[3D code data]
------------------------------

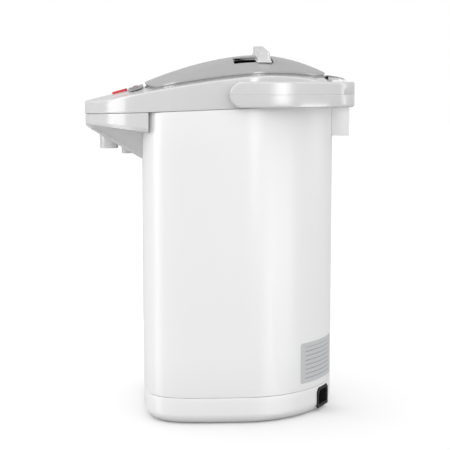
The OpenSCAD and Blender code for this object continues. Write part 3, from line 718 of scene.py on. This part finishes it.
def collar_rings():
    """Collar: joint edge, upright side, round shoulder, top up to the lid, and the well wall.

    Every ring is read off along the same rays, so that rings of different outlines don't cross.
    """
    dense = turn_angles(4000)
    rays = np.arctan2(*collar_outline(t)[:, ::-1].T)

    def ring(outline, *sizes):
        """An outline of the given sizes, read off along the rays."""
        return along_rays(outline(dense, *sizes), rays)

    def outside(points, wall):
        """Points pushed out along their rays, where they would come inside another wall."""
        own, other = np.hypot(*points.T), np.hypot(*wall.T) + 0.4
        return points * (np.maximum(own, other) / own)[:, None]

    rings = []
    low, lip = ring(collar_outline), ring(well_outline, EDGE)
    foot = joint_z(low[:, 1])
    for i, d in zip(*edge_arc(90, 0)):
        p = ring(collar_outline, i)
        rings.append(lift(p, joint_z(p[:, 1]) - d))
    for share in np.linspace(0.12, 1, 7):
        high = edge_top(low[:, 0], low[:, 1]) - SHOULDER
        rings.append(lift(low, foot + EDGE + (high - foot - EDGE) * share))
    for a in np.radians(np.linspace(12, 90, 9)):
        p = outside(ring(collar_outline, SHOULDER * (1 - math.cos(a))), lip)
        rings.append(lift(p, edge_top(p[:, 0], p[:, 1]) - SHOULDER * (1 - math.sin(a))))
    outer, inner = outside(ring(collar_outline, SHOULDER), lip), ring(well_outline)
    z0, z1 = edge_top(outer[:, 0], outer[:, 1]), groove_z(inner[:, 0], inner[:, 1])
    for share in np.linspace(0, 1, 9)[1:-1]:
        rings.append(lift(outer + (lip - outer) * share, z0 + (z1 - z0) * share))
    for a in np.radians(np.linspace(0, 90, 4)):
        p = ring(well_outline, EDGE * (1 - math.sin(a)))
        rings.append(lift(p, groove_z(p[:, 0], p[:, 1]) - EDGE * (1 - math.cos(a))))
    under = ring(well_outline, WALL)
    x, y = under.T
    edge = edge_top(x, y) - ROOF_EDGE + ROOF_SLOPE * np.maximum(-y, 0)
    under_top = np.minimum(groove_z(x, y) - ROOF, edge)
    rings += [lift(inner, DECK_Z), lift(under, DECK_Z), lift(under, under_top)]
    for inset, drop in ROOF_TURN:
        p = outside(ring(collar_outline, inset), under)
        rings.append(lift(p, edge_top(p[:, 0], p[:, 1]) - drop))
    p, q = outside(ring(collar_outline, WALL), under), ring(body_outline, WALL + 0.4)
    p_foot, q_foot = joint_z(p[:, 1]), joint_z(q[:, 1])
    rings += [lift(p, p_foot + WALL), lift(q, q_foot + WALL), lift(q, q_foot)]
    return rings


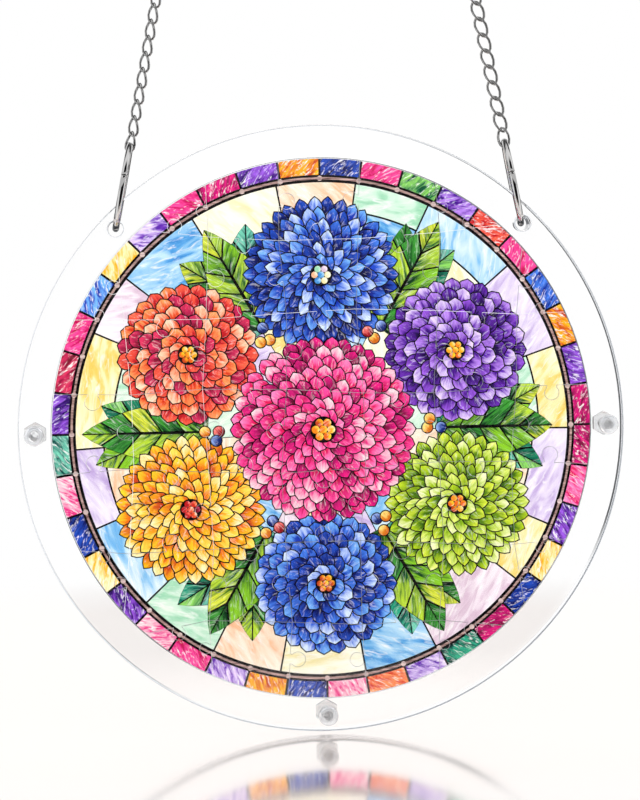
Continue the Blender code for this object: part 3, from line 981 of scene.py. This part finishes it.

------------------------------

:: The request ::
Output all of the data above without any alteration.

:: Worked solution ::
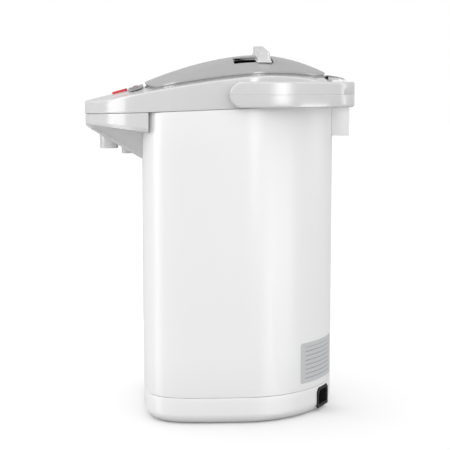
The OpenSCAD and Blender code for this object continues. Write part 3, from line 718 of scene.py on. This part finishes it.
def collar_rings():
    """Collar: joint edge, upright side, round shoulder, top up to the lid, and the well wall.

    Every ring is read off along the same rays, so that rings of different outlines don't cross.
    """
    dense = turn_angles(4000)
    rays = np.arctan2(*collar_outline(t)[:, ::-1].T)

    def ring(outline, *sizes):
        """An outline of the given sizes, read off along the rays."""
        return along_rays(outline(dense, *sizes), rays)

    def outside(points, wall):
        """Points pushed out along their rays, where they would come inside another wall."""
        own, other = np.hypot(*points.T), np.hypot(*wall.T) + 0.4
        return points * (np.maximum(own, other) / own)[:, None]

    rings = []
    low, lip = ring(collar_outline), ring(well_outline, EDGE)
    foot = joint_z(low[:, 1])
    for i, d in zip(*edge_arc(90, 0)):
        p = ring(collar_outline, i)
        rings.append(lift(p, joint_z(p[:, 1]) - d))
    for share in np.linspace(0.12, 1, 7):
        high = edge_top(low[:, 0], low[:, 1]) - SHOULDER
        rings.append(lift(low, foot + EDGE + (high - foot - EDGE) * share))
    for a in np.radians(np.linspace(12, 90, 9)):
        p = outside(ring(collar_outline, SHOULDER * (1 - math.cos(a))), lip)
        rings.append(lift(p, edge_top(p[:, 0], p[:, 1]) - SHOULDER * (1 - math.sin(a))))
    outer, inner = outside(ring(collar_outline, SHOULDER), lip), ring(well_outline)
    z0, z1 = edge_top(outer[:, 0], outer[:, 1]), groove_z(inner[:, 0], inner[:, 1])
    for share in np.linspace(0, 1, 9)[1:-1]:
        rings.append(lift(outer + (lip - outer) * share, z0 + (z1 - z0) * share))
    for a in np.radians(np.linspace(0, 90, 4)):
        p = ring(well_outline, EDGE * (1 - math.sin(a)))
        rings.append(lift(p, groove_z(p[:, 0], p[:, 1]) - EDGE * (1 - math.cos(a))))
    under = ring(well_outline, WALL)
    x, y = under.T
    edge = edge_top(x, y) - ROOF_EDGE + ROOF_SLOPE * np.maximum(-y, 0)
    under_top = np.minimum(groove_z(x, y) - ROOF, edge)
    rings += [lift(inner, DECK_Z), lift(under, DECK_Z), lift(under, under_top)]
    for inset, drop in ROOF_TURN:
        p = outside(ring(collar_outline, inset), under)
        rings.append(lift(p, edge_top(p[:, 0], p[:, 1]) - drop))
    p, q = outside(ring(collar_outline, WALL), under), ring(body_outline, WALL + 0.4)
    p_foot, q_foot = joint_z(p[:, 1]), joint_z(q[:, 1])
    rings += [lift(p, p_foot + WALL), lift(q, q_foot + WALL), lift(q, q_foot)]
    return rings


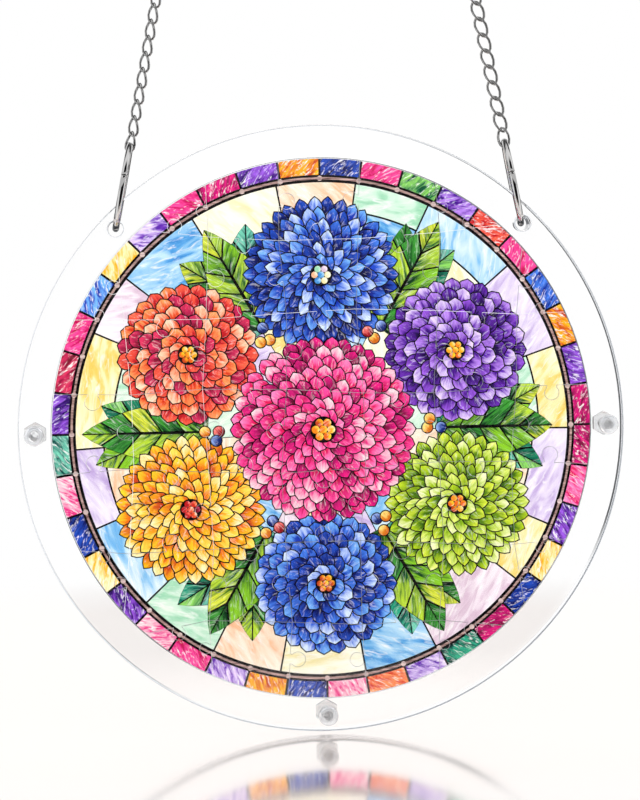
Continue the Blender code for this object: part 3, from line 981 of scene.py. This part finishes it.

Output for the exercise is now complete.